As the result from DREAMTIME is in-phase magnetization, essentially any other NMR approach can be simply concatenated, examples of DREAMTIME-COSY, DREAMTIME-HSQC and DREAMTIME-MRI are demonstrated. In addition, A novel “multi-focusing” approach has been developed and concatenated with DREAMTIME such that it allows a number of multiplets, each from a different molecule, to be focused, improving detection limits for the targeted compounds. Indeed, increases in SNR of about 7-12 over standard 1H NMR are achieved which even holds in complex systems such as human blood and urine.

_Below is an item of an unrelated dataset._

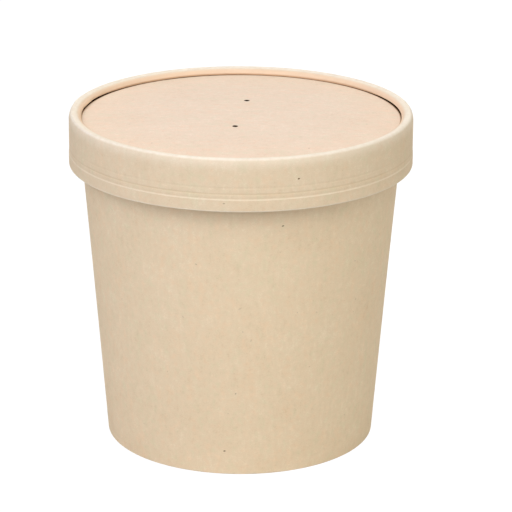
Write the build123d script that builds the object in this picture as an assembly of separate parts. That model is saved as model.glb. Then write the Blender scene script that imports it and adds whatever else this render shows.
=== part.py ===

The drawback of DREAMTIME is its relatively steep learning curve, especially when combined with multi-refocusing. But the result is “What you want is what you get NMR, combined with increased sensitivity”, thus potentially opening up fundamentally new avenues of NMR research.  To offset the learning curve, an extensive practical guide is provided in the supporting information of the main paper. This is bolstered by a second practical guide, specific to multi-focusing, in the Resonance Exchange package. Pulse programs, pre-print manuscript, python scripts, example datasets, as well as links to a website for reconstruction are included.


The pulse program codes were developed on an Avance IIIHD spectrometer running TopSpin 3.5. Unless otherwise stated both Topspin 3 and Topspin 4 versions are included.

The approach is detail in reference [1].


  1. Jenne A, Bermel W, Michal CA, Gruschke O, Soong R, Ghosh Biswas R, Bastawrous M, Simpson AJ, DREAMTIME NMR Spectroscopy: Targeted Multi‐compound Selection with Improved Detection Limits, Angewandte Chemie, In Press, 2022. doi: 10.1002/anie.202110044Nature Chemistry, 2018, 10: 888–894.